→ **WHAT THIS TASK INVOLVES**: Repeat the material in full. Keep every line exactly as it is.
:: DATA PROVIDED ::
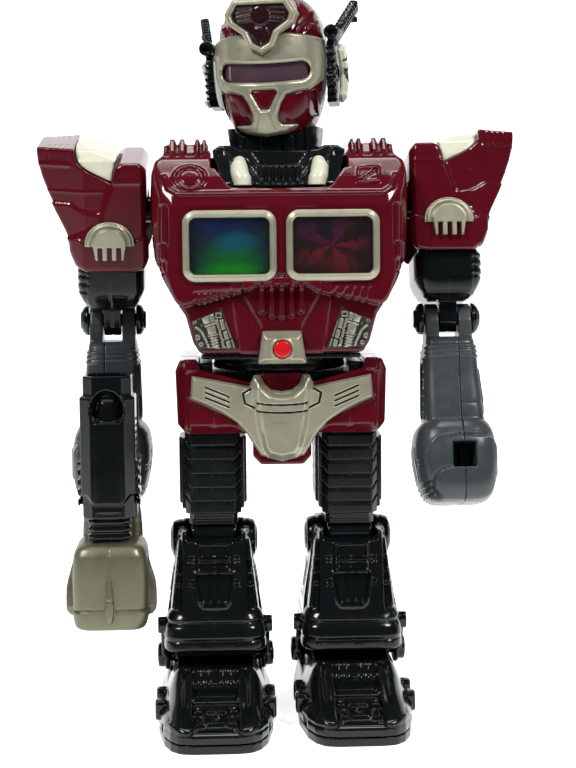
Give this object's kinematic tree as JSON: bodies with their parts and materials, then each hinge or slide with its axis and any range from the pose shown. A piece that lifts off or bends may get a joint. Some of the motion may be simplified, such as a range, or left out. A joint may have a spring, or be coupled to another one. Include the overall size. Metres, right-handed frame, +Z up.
{
  "type": "toy robot",
  "caption": "Battery-powered walking toy robot with moulded plastic shells, turning waist and head, hinged arms and legs, and a pull-out hand blaster.",
  "frame": {"origin": "middle of the bounding box, on the surface that the soles stand on", "axes": "+Z up, the robot faces -Y, its own left side is +X"},
  "size_m": [0.216, 0.1218, 0.3272],
  "materials": {
    "red_shell": "deep wine red moulded shell, high gloss, faint mould seam lines",
    "black_shell": "black moulded shell, high gloss",
    "grey_shell": "dark grey moulded shell, soft satin gloss",
    "champagne": "champagne metallic lacquer over plastic, satin",
    "gold_satin": "dull olive gold metallic lacquer over plastic, satin",
    "silver_relief": "silver metallic lacquer over relief, darker in the recesses",
    "cream": "warm white plastic, satin",
    "visor_smoke": "smoky translucent plastic",
    "crest_dark": "very dark maroon plastic, glossy",
    "clear_lens": "clear flat lens",
    "card_green": "printed changing-picture card, blue fading to green",
    "card_red": "printed changing-picture card, dark red on black",
    "button_red": "bright red plastic, glossy",
    "inner_plastic": "plain dark grey plastic, matte, inside the shells",
    "screw_steel": "plated steel screw"
  },
  "bodies": {
    "pelvis": {"pelvis_front": "red_shell", "pelvis_back": "red_shell", "belt_plate": "champagne", "hip_gearbox": "inner_plastic"},
    "torso": {"chest_front": "red_shell", "chest_back": "red_shell", "collar": "black_shell", "button_housing": "champagne", "waist_plate": "black_shell", "battery_tray": "inner_plastic", "right_window_bezel": "champagne", "left_window_bezel": "champagne", "right_window_lens": "clear_lens", "left_window_lens": "clear_lens", "right_window_card": "card_green", "left_window_card": "card_red", "right_abdomen_panel": "silver_relief", "left_abdomen_panel": "silver_relief", "right_collar_pipe": "cream", "left_collar_pipe": "cream"},
    "demo_button": {"demo_button": "button_red"},
    "battery_door": {"battery_door": "red_shell", "door_screw": "screw_steel"},
    "power_switch": {"power_switch": "black_shell"},
    "head": {"helmet_front": "red_shell", "helmet_back": "red_shell", "face_plate": "red_shell", "visor_lens": "visor_smoke", "face_mask": "champagne", "crest_frame": "champagne", "crest_panel": "crest_dark", "neck_block": "black_shell", "right_ear_pod": "black_shell", "left_ear_pod": "black_shell", "right_ear_blade": "cream", "left_ear_blade": "cream"},
    "blaster": {"blaster_body": "black_shell", "blaster_pod": "gold_satin"},
    "right_arm": {"right_shoulder_pad": "red_shell", "right_pad_insert": "cream", "right_pad_badge": "champagne", "right_upper_arm": "black_shell"},
    "right_forearm": {"right_forearm_inner": "grey_shell", "right_forearm_outer": "grey_shell", "right_elbow_pin": "black_shell"},
    "right_leg": {"right_thigh": "black_shell", "right_shin": "black_shell"},
    "right_foot": {"right_foot_upper": "black_shell", "right_foot_sole": "black_shell"},
    "left_arm": {"left_shoulder_pad": "red_shell", "left_pad_insert": "cream", "left_pad_badge": "champagne", "left_upper_arm": "black_shell"},
    "left_forearm": {"left_forearm_inner": "grey_shell", "left_forearm_outer": "grey_shell", "left_elbow_pin": "black_shell"},
    "left_leg": {"left_thigh": "black_shell", "left_shin": "black_shell"},
    "left_foot": {"left_foot_upper": "black_shell", "left_foot_sole": "black_shell"}
  },
  "joints": [
    {"name": "waist", "type": "hinge", "parent": "pelvis", "child": "torso", "pos_m": [0, 0.0225, 0.16335], "axis": [0, 0, 1], "range_deg": [-30, 30]},
    {"name": "neck", "type": "hinge", "parent": "torso", "child": "head", "pos_m": [0, 0.0225, 0.25195], "axis": [-0.0175, 0, 0.9998], "range_deg": [-45, 45]},
    {"name": "right_shoulder", "type": "hinge", "parent": "torso", "child": "right_arm", "pos_m": [0, 0.0225, 0.22995], "axis": [-1, 0, 0], "range_deg": [-33, 162]},
    {"name": "right_elbow", "type": "hinge", "parent": "right_arm", "child": "right_forearm", "pos_m": [-0.0765, 0.03331, 0.17909], "axis": [-1, 0, 0], "range_deg": [-12, 58]},
    {"name": "left_shoulder", "type": "hinge", "parent": "torso", "child": "left_arm", "pos_m": [0, 0.0225, 0.22995], "axis": [-1, 0, 0], "range_deg": [-55, 140]},
    {"name": "left_elbow", "type": "hinge", "parent": "left_arm", "child": "left_forearm", "pos_m": [0.0765, 0.01347, 0.17874], "axis": [-1, 0, 0], "range_deg": [-3, 67]},
    {"name": "right_hip", "type": "hinge", "parent": "pelvis", "child": "right_leg", "pos_m": [-0.031, 0.0225, 0.14645], "axis": [-1, 0, 0], "range_deg": [-7.6, 4.4]},
    {"name": "right_ankle", "type": "hinge", "parent": "right_leg", "child": "right_foot", "pos_m": [-0.031, 0.01908, 0.024], "axis": [-1, 0, 0], "range_deg": [-4.4, 7.6]},
    {"name": "left_hip", "type": "hinge", "parent": "pelvis", "child": "left_leg", "pos_m": [0.031, 0.0225, 0.14645], "axis": [-1, 0, 0], "range_deg": [-4.4, 7.6]},
    {"name": "left_ankle", "type": "hinge", "parent": "left_leg", "child": "left_foot", "pos_m": [0.031, 0.02592, 0.024], "axis": [-1, 0, 0], "range_deg": [-7.6, 4.4]},
    {"name": "blaster_pull", "type": "slide", "parent": "right_forearm", "child": "blaster", "axis": [0, -1, 0], "range_m": [0, 0.032]},
    {"name": "button_press", "type": "slide", "parent": "torso", "child": "demo_button", "axis": [0, 1, 0], "range_m": [0, 0.0017], "stiffness_N_per_m": 400, "springref_m": -0.001},
    {"name": "door_removal", "type": "slide", "parent": "torso", "child": "battery_door", "axis": [0, 1, 0], "range_m": [0, 0.025]},
    {"name": "switch_slide", "type": "slide", "parent": "torso", "child": "power_switch", "axis": [1, 0, 0], "range_m": [-0.0028, 0.0028]}
  ],
  "couplings": [
    {"joint": "left_hip", "follows": "right_hip", "ratio": -1},
    {"joint": "right_ankle", "follows": "right_hip", "ratio": -1},
    {"joint": "left_ankle", "follows": "right_hip", "ratio": 1}
  ]
}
:::
→ **TASK RESULT**:
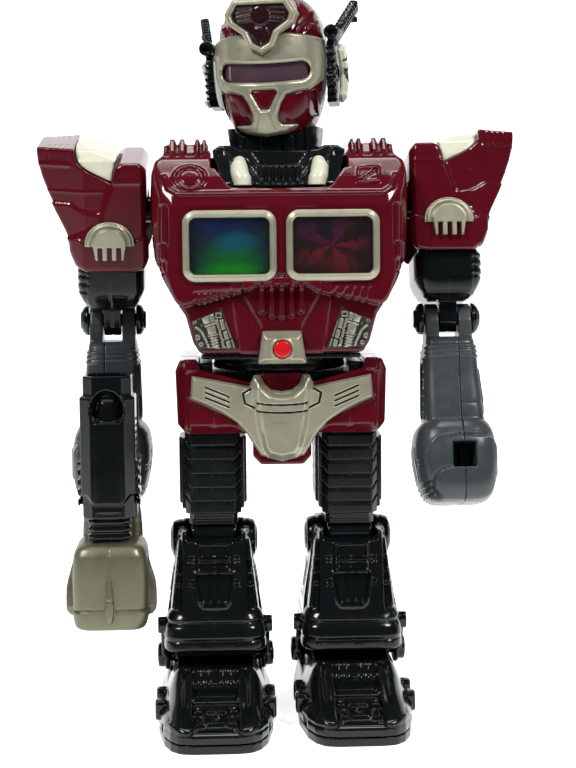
Give this object's kinematic tree as JSON: bodies with their parts and materials, then each hinge or slide with its axis and any range from the pose shown. A piece that lifts off or bends may get a joint. Some of the motion may be simplified, such as a range, or left out. A joint may have a spring, or be coupled to another one. Include the overall size. Metres, right-handed frame, +Z up.
{
  "type": "toy robot",
  "caption": "Battery-powered walking toy robot with moulded plastic shells, turning waist and head, hinged arms and legs, and a pull-out hand blaster.",
  "frame": {"origin": "middle of the bounding box, on the surface that the soles stand on", "axes": "+Z up, the robot faces -Y, its own left side is +X"},
  "size_m": [0.216, 0.1218, 0.3272],
  "materials": {
    "red_shell": "deep wine red moulded shell, high gloss, faint mould seam lines",
    "black_shell": "black moulded shell, high gloss",
    "grey_shell": "dark grey moulded shell, soft satin gloss",
    "champagne": "champagne metallic lacquer over plastic, satin",
    "gold_satin": "dull olive gold metallic lacquer over plastic, satin",
    "silver_relief": "silver metallic lacquer over relief, darker in the recesses",
    "cream": "warm white plastic, satin",
    "visor_smoke": "smoky translucent plastic",
    "crest_dark": "very dark maroon plastic, glossy",
    "clear_lens": "clear flat lens",
    "card_green": "printed changing-picture card, blue fading to green",
    "card_red": "printed changing-picture card, dark red on black",
    "button_red": "bright red plastic, glossy",
    "inner_plastic": "plain dark grey plastic, matte, inside the shells",
    "screw_steel": "plated steel screw"
  },
  "bodies": {
    "pelvis": {"pelvis_front": "red_shell", "pelvis_back": "red_shell", "belt_plate": "champagne", "hip_gearbox": "inner_plastic"},
    "torso": {"chest_front": "red_shell", "chest_back": "red_shell", "collar": "black_shell", "button_housing": "champagne", "waist_plate": "black_shell", "battery_tray": "inner_plastic", "right_window_bezel": "champagne", "left_window_bezel": "champagne", "right_window_lens": "clear_lens", "left_window_lens": "clear_lens", "right_window_card": "card_green", "left_window_card": "card_red", "right_abdomen_panel": "silver_relief", "left_abdomen_panel": "silver_relief", "right_collar_pipe": "cream", "left_collar_pipe": "cream"},
    "demo_button": {"demo_button": "button_red"},
    "battery_door": {"battery_door": "red_shell", "door_screw": "screw_steel"},
    "power_switch": {"power_switch": "black_shell"},
    "head": {"helmet_front": "red_shell", "helmet_back": "red_shell", "face_plate": "red_shell", "visor_lens": "visor_smoke", "face_mask": "champagne", "crest_frame": "champagne", "crest_panel": "crest_dark", "neck_block": "black_shell", "right_ear_pod": "black_shell", "left_ear_pod": "black_shell", "right_ear_blade": "cream", "left_ear_blade": "cream"},
    "blaster": {"blaster_body": "black_shell", "blaster_pod": "gold_satin"},
    "right_arm": {"right_shoulder_pad": "red_shell", "right_pad_insert": "cream", "right_pad_badge": "champagne", "right_upper_arm": "black_shell"},
    "right_forearm": {"right_forearm_inner": "grey_shell", "right_forearm_outer": "grey_shell", "right_elbow_pin": "black_shell"},
    "right_leg": {"right_thigh": "black_shell", "right_shin": "black_shell"},
    "right_foot": {"right_foot_upper": "black_shell", "right_foot_sole": "black_shell"},
    "left_arm": {"left_shoulder_pad": "red_shell", "left_pad_insert": "cream", "left_pad_badge": "champagne", "left_upper_arm": "black_shell"},
    "left_forearm": {"left_forearm_inner": "grey_shell", "left_forearm_outer": "grey_shell", "left_elbow_pin": "black_shell"},
    "left_leg": {"left_thigh": "black_shell", "left_shin": "black_shell"},
    "left_foot": {"left_foot_upper": "black_shell", "left_foot_sole": "black_shell"}
  },
  "joints": [
    {"name": "waist", "type": "hinge", "parent": "pelvis", "child": "torso", "pos_m": [0, 0.0225, 0.16335], "axis": [0, 0, 1], "range_deg": [-30, 30]},
    {"name": "neck", "type": "hinge", "parent": "torso", "child": "head", "pos_m": [0, 0.0225, 0.25195], "axis": [-0.0175, 0, 0.9998], "range_deg": [-45, 45]},
    {"name": "right_shoulder", "type": "hinge", "parent": "torso", "child": "right_arm", "pos_m": [0, 0.0225, 0.22995], "axis": [-1, 0, 0], "range_deg": [-33, 162]},
    {"name": "right_elbow", "type": "hinge", "parent": "right_arm", "child": "right_forearm", "pos_m": [-0.0765, 0.03331, 0.17909], "axis": [-1, 0, 0], "range_deg": [-12, 58]},
    {"name": "left_shoulder", "type": "hinge", "parent": "torso", "child": "left_arm", "pos_m": [0, 0.0225, 0.22995], "axis": [-1, 0, 0], "range_deg": [-55, 140]},
    {"name": "left_elbow", "type": "hinge", "parent": "left_arm", "child": "left_forearm", "pos_m": [0.0765, 0.01347, 0.17874], "axis": [-1, 0, 0], "range_deg": [-3, 67]},
    {"name": "right_hip", "type": "hinge", "parent": "pelvis", "child": "right_leg", "pos_m": [-0.031, 0.0225, 0.14645], "axis": [-1, 0, 0], "range_deg": [-7.6, 4.4]},
    {"name": "right_ankle", "type": "hinge", "parent": "right_leg", "child": "right_foot", "pos_m": [-0.031, 0.01908, 0.024], "axis": [-1, 0, 0], "range_deg": [-4.4, 7.6]},
    {"name": "left_hip", "type": "hinge", "parent": "pelvis", "child": "left_leg", "pos_m": [0.031, 0.0225, 0.14645], "axis": [-1, 0, 0], "range_deg": [-4.4, 7.6]},
    {"name": "left_ankle", "type": "hinge", "parent": "left_leg", "child": "left_foot", "pos_m": [0.031, 0.02592, 0.024], "axis": [-1, 0, 0], "range_deg": [-7.6, 4.4]},
    {"name": "blaster_pull", "type": "slide", "parent": "right_forearm", "child": "blaster", "axis": [0, -1, 0], "range_m": [0, 0.032]},
    {"name": "button_press", "type": "slide", "parent": "torso", "child": "demo_button", "axis": [0, 1, 0], "range_m": [0, 0.0017], "stiffness_N_per_m": 400, "springref_m": -0.001},
    {"name": "door_removal", "type": "slide", "parent": "torso", "child": "battery_door", "axis": [0, 1, 0], "range_m": [0, 0.025]},
    {"name": "switch_slide", "type": "slide", "parent": "torso", "child": "power_switch", "axis": [1, 0, 0], "range_m": [-0.0028, 0.0028]}
  ],
  "couplings": [
    {"joint": "left_hip", "follows": "right_hip", "ratio": -1},
    {"joint": "right_ankle", "follows": "right_hip", "ratio": -1},
    {"joint": "left_ankle", "follows": "right_hip", "ratio": 1}
  ]
}